ROCK ISLAND ARSENAL, Ill. -- A local Quad-Citian has achieved a rank that few achieve in federal service.

Matt Sannito -- from Moline, Illinois, was raised in nearby Coal Valley, and attended Orion High School -- was promoted into the Senior Executive Service during a ceremony April 5, here, in Heritage Hall.

It was only last month that the executive director for Support Operations, U.S. Army Sustainment Command, was selected to the SES. In this position, Sannito directs support operations in the areas of Army Prepositioned Stocks, Logistics Readiness Centers, Sustainable Readiness Model equipping, direct theater support, and the Logistics Assistance Program.

ASC is called the "operational arm" of its higher headquarters, the U.S. Army Materiel Command, and delivers all of its logistical needs worldwide.

"Matt is an accomplished leader," said Maj. Gen. Duane Gamble, commanding general, U.S. Army Sustainment Command, who served as the ceremony host.

"He's got the education. He's been to the Army War College, etc. He's had a variety of jobs and he really has demonstrated not only through his performance -- he had to hit home runs every day for the Army."

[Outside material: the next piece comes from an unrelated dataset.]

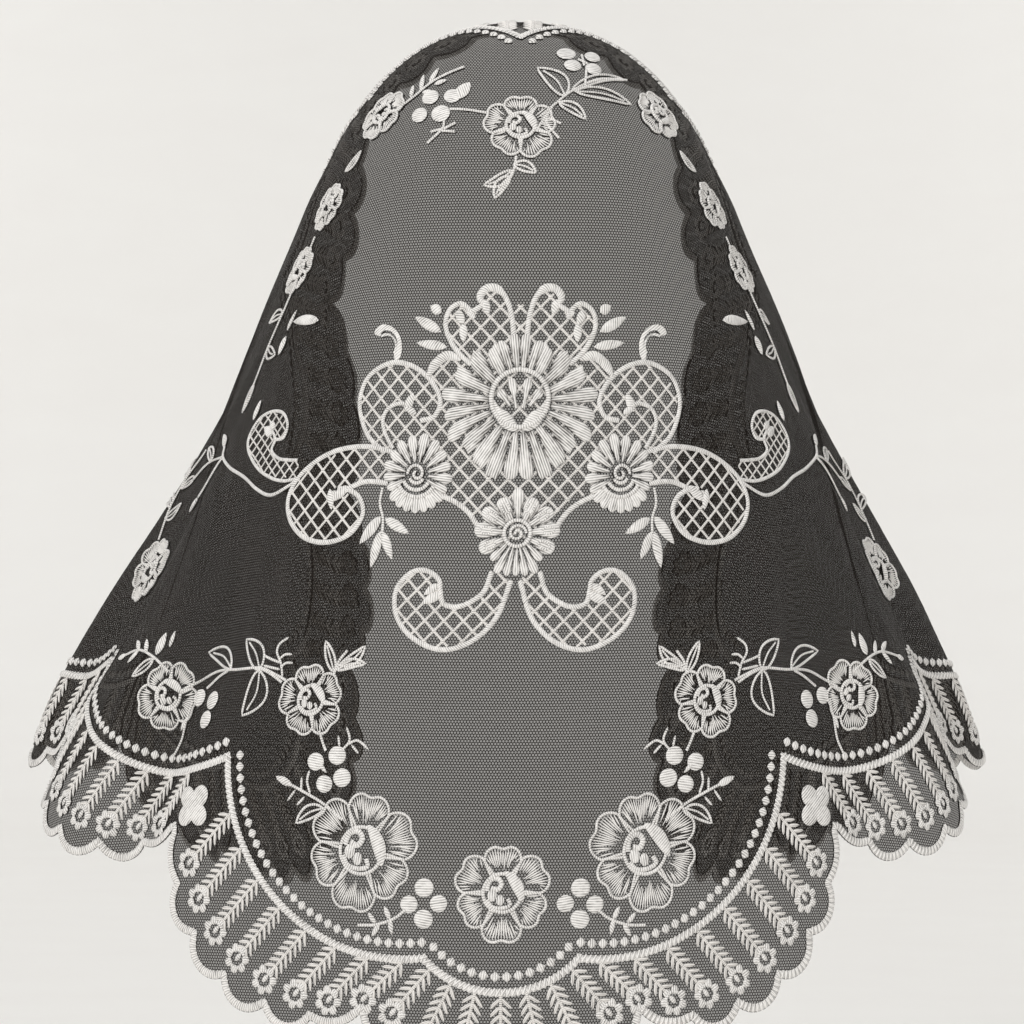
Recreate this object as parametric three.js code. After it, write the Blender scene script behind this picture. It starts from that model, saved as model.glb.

Local community leaders, mentors, family, friends and co-workers attended the ceremony including his sister, mother, and grandmother. His sister, Heather Sannito, also works in Army logistics at the U.S. Army Tank-automotive and Armaments Command at Detroit Arsenal, Warren, Michigan.

Sannito's wife, Jessica, is an Army civilian who works as an information technology specialist at ASC.

The SES is a position classification in the civil service of the federal government, somewhat analogous to a general officer. It was created in 1979 when the Civil Service Reform Act of 1978 went into effect, Office of Personnel Management.

The SES was designed to be a corps of executives selected for their leadership qualifications, serving in key positions just below top presidential appointees as a link between them and the rest of the federal workforce, OPM states on its website. SES positions are considered to be above the GS-15 level, and below Level III of the Executive Schedule.

Initial career appointments to the SES are based on merit competition. In ASC, there are four SES positions.

During his remarks, Gamble kidded Sannito for his youthful appearance as an SES.

"Matt is wise and talented beyond his years. I'm sure he looks younger than he actually is," Gamble said, drawing laughter from attendees.

But on a more serious note, Gamble said: "He's already shouldered a ton of responsibility for the Army. When something bad happens all heads will turn to you."

Prior to leading Support Operations, Sannito was deputy of the Distribution Management Center, ASC. At DMC he was the principal adviser to the commander on the supervision and direction of resource allocation and readiness programs.

From January 2011 to August 2015, he served as the deputy executive director for the Logistics Civil Augmentation Program. There he was responsible for operations of a worldwide program with more than 45,000 personnel supporting military services, allied forces, and federal agencies.

Sannito also served in the Army Corps of Engineers' Logistics Activity in Washington, D.C., where he directed management of 400 civilians dispersed across 52 locations supporting civil works projects, military contingency operations, and disaster response.

"I've been blessed, both with my family and my career," Sannito said during his remarks. "I've had great supervisors throughout my 15 years" of government service, he said.

Sannito called out by name previous SESs who have worked at RIA and are working here now as those that mentored, coached and set goals for him to achieve.

He also told of earlier times with the COE where his boss saw potential in him and gave him options to succeed or fail. "Failure was OK because you learn from that," he explained.

Failure allows one to adapt, move on and become successful, Sannito said.

Sannito also thanked his mother and extended family for their role in his success.

"She's always been the bedrock of the family, not by choice in some cases, but just out of necessity," Sannito said of his mother. "She's always been there for myself and for my sister."

Sannito said he and his wife have enjoyed the challenges along the way, but also have experienced successes, happiness, and sadness, but "managed to work through."

"With these two individuals (wife and daughter), and the rest of the Sannito clan, I couldn't be where I'm standing right now. I can't express my thanks and my love enough to you two and the rest of my family," he said.

Sannito is a distinguished graduate of the Army War College, Carlisle Barracks, Pennsylvania, where he received a master's degree in strategic studies. He also has a master's degree in logistics management from Florida Institute of Technology, Melbourne, Florida. Additionally, he has two bachelor degrees in finance and management respectively from Loras College, Dubuque, Iowa.

His awards include the Meritorious Civilian Service Award -- the second highest award provided to Army civilian employees -- six Superior Civilian Service awards -- the third highest award for Army civilian employees -- two Commander's Award for Civilian Service, Global War on Terrorism Medal for his nine-month deployment to Kuwait in 2010-11, and the Army Superior Unit Award.